A future where China owns the crypto forefront means less financial freedom for those who adopt its system, less creative influence, more opportunity for hidden financial crimes, a limited ability in the U.S. to impose sanctions and other financial penalties globally, and a diminished reliance on U.S. financial firms and the U.S. dollar.

America needs something more thoughtful and strategic than simply cracking down on exchanges. Despite the recent challenges cryptocurrency markets have faced—frauds, scams, hacks, and a bear market—decentralized finance has proven its value proposition and will rebound to continue to play a growing role in our global markets.

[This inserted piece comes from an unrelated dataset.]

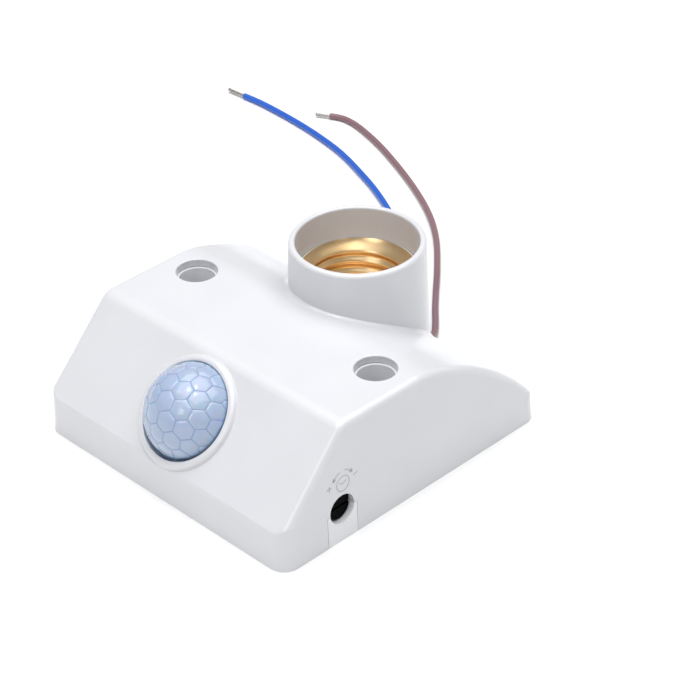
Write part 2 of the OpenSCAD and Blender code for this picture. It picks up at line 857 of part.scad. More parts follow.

When China announced that a digital Yuan would be piloted in May of 2020, Mu Changchun, the head of the Digital Currency Research Institute of the PBoC, told a forum in Hong Kong about the nation’s “horse race approach” to cryptocurrency, and that “the front-runner will take the whole market—who is more efficient, who can provide a better service to the public—they can survive in the future.”

America must respond. The way the U.S. can win is the way it always has, with what’s fundamental to America: an open society with bold thinkers and entrepreneurs pushing the limits of the system with responsible technological innovation. We must foster innovation in decentralized finance because it’s the only way U.S. interests can win this “horse race.” Our national security depends on it.